The Legislature gave final approval Thursday to a bill that was designed to protect the private probation business in Georgia and grew to block key information about the industry from public view.
House Bill 837 was drafted to address issues that a Richmond County judge raised in September in a ruling in 14 pending lawsuits that the industry feared would destroy it.
The lawyer who brought the suits said HB 837 should have no effect on the suits or an appeal of Judge Daniel Craig’s ruling before the Georgia Supreme Court.
Private companies have managed probation supervision in state and local courts since 2001 for people found guilty of misdemeanors or violating local ordinances.
An Atlanta Journal-Constitution investigation earlier this year found that such companies have pocketed large fees while, in at least some cases, doing little to supervise those under their watch.
For the most part, people who have been convicted of minor offenses — such as traffic violations, public drunkenness, possession of small amounts of marijuana — are placed on probation because they don’t have the money to pay their court fines all at once. As they pay off their fines, they also pay monthly supervision fees to the probation companies of $35 to $45, along with other costs that might involve electronic monitoring or drug and alcohol testing.
Last year, 14 former probationers filed lawsuits in Richmond County claiming they were charged for electronic monitoring and drug testing that the courts did not order. They said their probation officers threatened to have them jailed if they didn’t pay, despite their claims that they didn’t have the money.
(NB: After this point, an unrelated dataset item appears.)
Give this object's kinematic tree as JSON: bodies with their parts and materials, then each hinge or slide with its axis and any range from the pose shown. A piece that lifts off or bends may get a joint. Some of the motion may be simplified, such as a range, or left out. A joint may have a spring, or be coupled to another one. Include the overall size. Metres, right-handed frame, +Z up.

Each one said in the suits that they were arrested years after they thought they had completed their sentences, and that they were held in jail, at local taxpayers’ expense, until they paid their debts to the company. In this case, that was Sentinel Offender Services, the largest of the probation companies operating in the state and the contractor for Richmond County.
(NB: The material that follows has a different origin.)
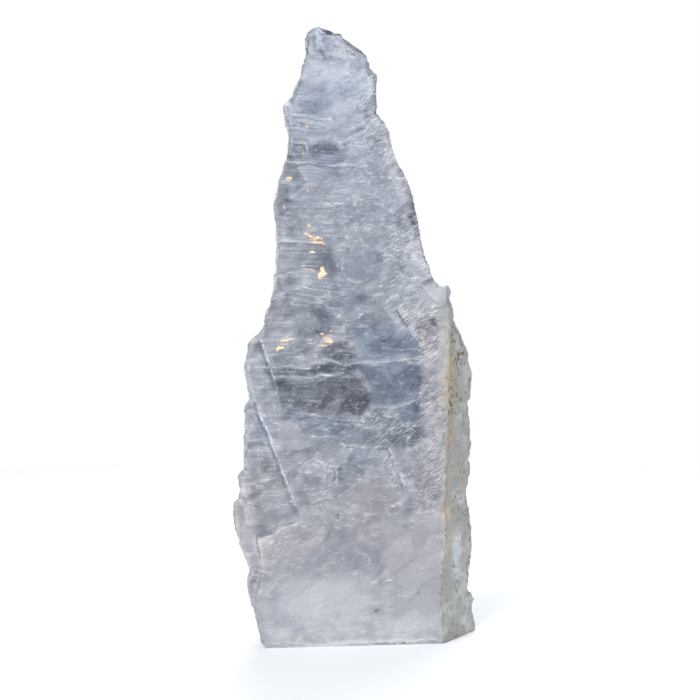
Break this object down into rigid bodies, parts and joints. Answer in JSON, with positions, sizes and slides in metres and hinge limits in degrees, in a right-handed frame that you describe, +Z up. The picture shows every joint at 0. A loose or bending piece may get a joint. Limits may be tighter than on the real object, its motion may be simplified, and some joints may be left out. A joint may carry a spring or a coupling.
{
  "type": "selenite slab",
  "caption": "Tall slab of clear, bluish selenite that tapers to a broken tip and stands on its flat sawn foot.",
  "frame": {"origin": "middle of the flat sawn foot", "axes": "+X to the right along the broad front face, +Y back through the slab's thickness, +Z up to the tip"},
  "size_m": [0.1242, 0.034, 0.298],
  "materials": {
    "selenite": "satin"
  },
  "bodies": {
    "root": {"selenite_slab": "selenite"}
  },
  "joints": []
}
A key issue in the suits is the practice of tolling, which involves courts, at the behest of the private probation companies, stopping the clock on sentences for probationers who have stopped reporting and are no longer paying their supervision fees.
Craig ruled that it was unconstitutional to stop the clock from running on probationers supervised by a private company. He also said private probation companies could not provide electronic monitoring.
Though the lawsuits only named Sentinel, the other 33 companies operating in Georgia joined in the legislative fight out of concern over Craig’s ruling.
HB 837 would allow tolling to continue and permit companies to charge for electronic monitoring, but Jack Long, the Augusta lawyer who brought the 14 suits in Richmond County, said the bill won’t affect his cases.
The biggest impact of the bill, he said, “is it further restricts the open records statute.”
HB 837 would keep secret from the public such basic information as how many low-level offenders are under the companies’ supervision, how much they collected in court fines and how many arrest warrants have been issued as a result of tolling. If a court asks, the companies must tell it how much they collected in fees for supervision, electronic monitoring, and drug and alcohol testing, but the public cannot see that information.
Sarah Geraghty, an attorney with the Southern Center for Human Rights, has said that she can think “of no rational reason to hide such information from members of the public.”
The industry also fought off an effort to include a cap on supervision fees in HB 837.
The Private Probation Association of Georgia declined to comment on the bill’s final passage. The bill now awaits the signature of the governor before it becomes law.